My father says, “You can, but I’d prefer it if you didn’t.” He wants a fresh start, he says. But there are ways of reading this: he has lost everything, and for a fresh start she must be willing to lose everything too. My mother tells herself Toni will be with a loving father, and as much as this is hurts, it is for the best. For everyone. This is not quite true. Her husband wants his wife back, and her daughter wants her mother back. It is not best for them. It is not for the best for my mother, either: she wants her daughter with her.
In 1965 along came Neil. It’s telling that Neil’s father was a policeman, a much admired man about the town, a stalwart of the cricket club; handsome too, whom many fancied. His public persona was jolly, but at home he showed a different side. It’s no wonder that Neil, who only heard the details of ‘the accident’ when he was 12, grew up confused by his father’s rejection of him and trying to live up to his mother’s exacting standards, thus convinced that he was a failure, the replacement son that neither wanted.
They move house to a plot with enough land to allow his father to keep ducks! His poor mother does most of the chores of looking after them, now being friendless in a new location.
…the housekeeping money doesn’t stretch beyond essentials. All she can afford to buy hi for his birthday [44th] is a pair of gardening gloves. He is displeased, and the day is spent in silence.
Two months later, it is my mother’s birthday, and my father gives her a pair of gardening gloves in return. This pleases him.
The teenaged author was quiet and timid at home, but disruptive and loud at school. And to hear it from his teachers at parents’ evening for his father was ‘the worst thing they could have said.’ However, Neil’s reputation got him into a punk band as lead singer.

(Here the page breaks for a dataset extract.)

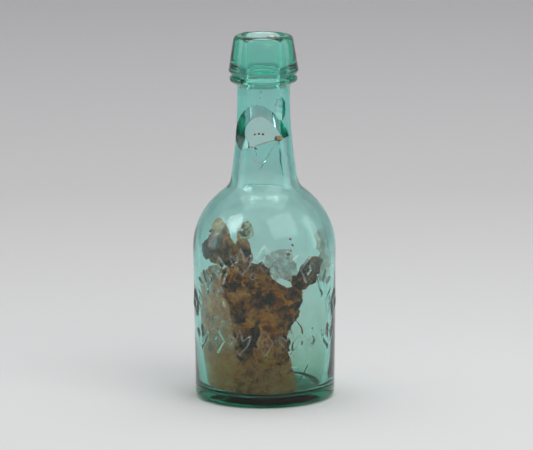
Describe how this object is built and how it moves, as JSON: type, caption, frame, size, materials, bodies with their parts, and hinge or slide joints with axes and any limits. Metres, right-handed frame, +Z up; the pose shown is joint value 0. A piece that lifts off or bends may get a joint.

But what sparked an interest in reading and later writing in him?
It would be wrong to say there were no books in our house, but these were mostly biographies of sportsmen and large illustrated books about ducks. There were no novels at all…
It would be Mr Stewart, a young English teacher who gives him a copy of Crime and Punishment that lights the fuse.
But life at home gets more tense, as Neil’s father starts an affair with his mother’s married best friend from where they used to live, Anne. Neil’s relationship with his father deteriorates further, he discovers an entry in his father’s diary, ‘I hate my son.’ This makes him realise his father is an unhappy man. Eventually his parents split, and his father marries Anne.
O’Levels and CSEs come and go, fails all. He ponders why no-one ever told him that good marks are a means to an end, he would have tried harder. He sees this as a class thing. No conversations about going to university for him. The author moves to London with his girlfriend finding a run-down flat in South Kensington.
There is a small bookshop on Gloucester Road. I browse often, buy seldom. There is a small book, discounted, … by Jean-Paul Sartre.
I knew that bookshop well! When I was at university I walked past it every day. I went into Karnac Books frequently too and bought as often as I could, but from their few shelves of imported SF&F. I didn’t venture into the back of the shop though where they specialised in psychology and psychiatry texts. They are still going, in a new location.
Although the book follows the author’s life chronologically, he interrupts his own story with musings on psychology in particular, the work of Winnicott, Fairburn and especially Lacan, help give him understanding and comfort. As he grows old
The author heads for New York with a friend who is working there for the summer, he stays for two years doing a variety of jobs. Returning home he meets Bridget, who will become his wife and mother to their twins. However, depression makes and the solitary nature of the writer’s life make things difficult for him. When his father dies, he gets dangerously low writing the eulogy. Talking to Anne afterwards pulls him back from the brink.
Griffiths is unflinchingly honest throughout. His writing is thoughtful, not flowery, and surprisingly non-judgemental of his parents. Despite moments where you are truly scared for him, there is humour there too. What really comes through is his search for understanding. Touchingly, the author dedicates his memoir to Dorothy and Michael, but also Toni – his older half-sister, with whom his mother made contact again thankfully.
This was a very different memoir to Geoff Dyer’s Homework, which I read earlier this year. Born just a few years earlier than Griffiths, Dyer’s book only takes him up to going up to Oxford, but is full of childhood touchstones from the 1960s and 1970s which Griffiths doesn’t mention, such is his focus on his parents. Both books were, however, a pleasure to read.
Neil Griffiths, The Wrong Son – Weatherglass Books paperback original, 222 pages.